Here’s a less serious discussion topic…what are other playful rituals, rules or roles that people use to get going in the studio?
–The USA is a Monster’s Tasheyana Compost album.
–The drive (through yucky chain-store-mall-town Fayetteville) to my studio is also a motivator, though not exactly a pleasant one.
usually, i just do the usual, which pretty much equals coffee+sound.
what gets a bit ritual-ly is that when i start a painting to certain music, i usually paint the whole painting to the same music. meaning i listen to it over and over and over again. pretty lame. but for some reason it works.
when i’m stuck i:
-buy a new color
-go to the studio and mix paint on the palette just for the sake of mixing paint but without worrying about doing anything with it.
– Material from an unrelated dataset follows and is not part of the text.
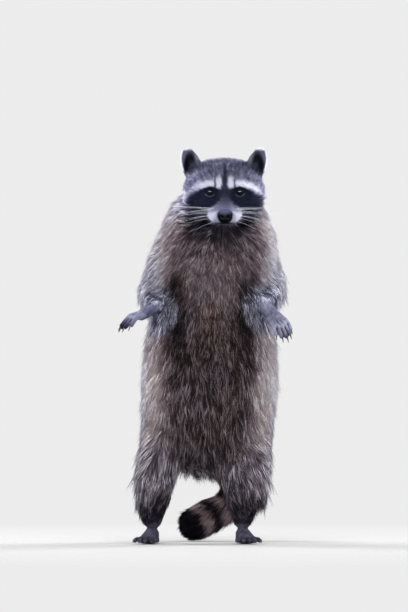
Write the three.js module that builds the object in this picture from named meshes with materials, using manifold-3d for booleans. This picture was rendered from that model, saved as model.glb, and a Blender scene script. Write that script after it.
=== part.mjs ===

-bring flowers to the studio (sometimes to paint/mostly just to look at/smell)
-go to the studio and read. not art books, just books.
i guess what i’m figuring out is that a lot of what i do to get unstuck is pretty un-painting related. i used to spend a lot of time trying to ‘paint through’ bad painting problems. which mostly amounted to slopping a lot of expensive paint on the surface and scraping it off 8 hours later without anything to show for the day’s efforts. this is not economical. it’s also disheartening. better to put forward small efforts in other directions and wait for the painting to come round.
actually happens to be what i’m doing just this moment… cause i have a bad headcold (who gets a cold in june?). and shit…i was just looking at my beautiful bicycle and realizing that i have some swaggy piece of gum all strung up through the rear sprocket. this day just keeps getting better.
i connect with all of these comments about ritual and how to get things going in the studio, etc. but i feel like recently – as in post-grad school – it’s been about just going in there and doing SOMETHING, anything (reading, building a panel, pulling a monotype print, etc). i feel like motivation is just a pas de deux: in the context of focusing and forcing myself to work, i end up getting into that intuitive space before i know it. when i realize i’m back into the zone, i’ve already been there…
Nice, did not know about this interview until today.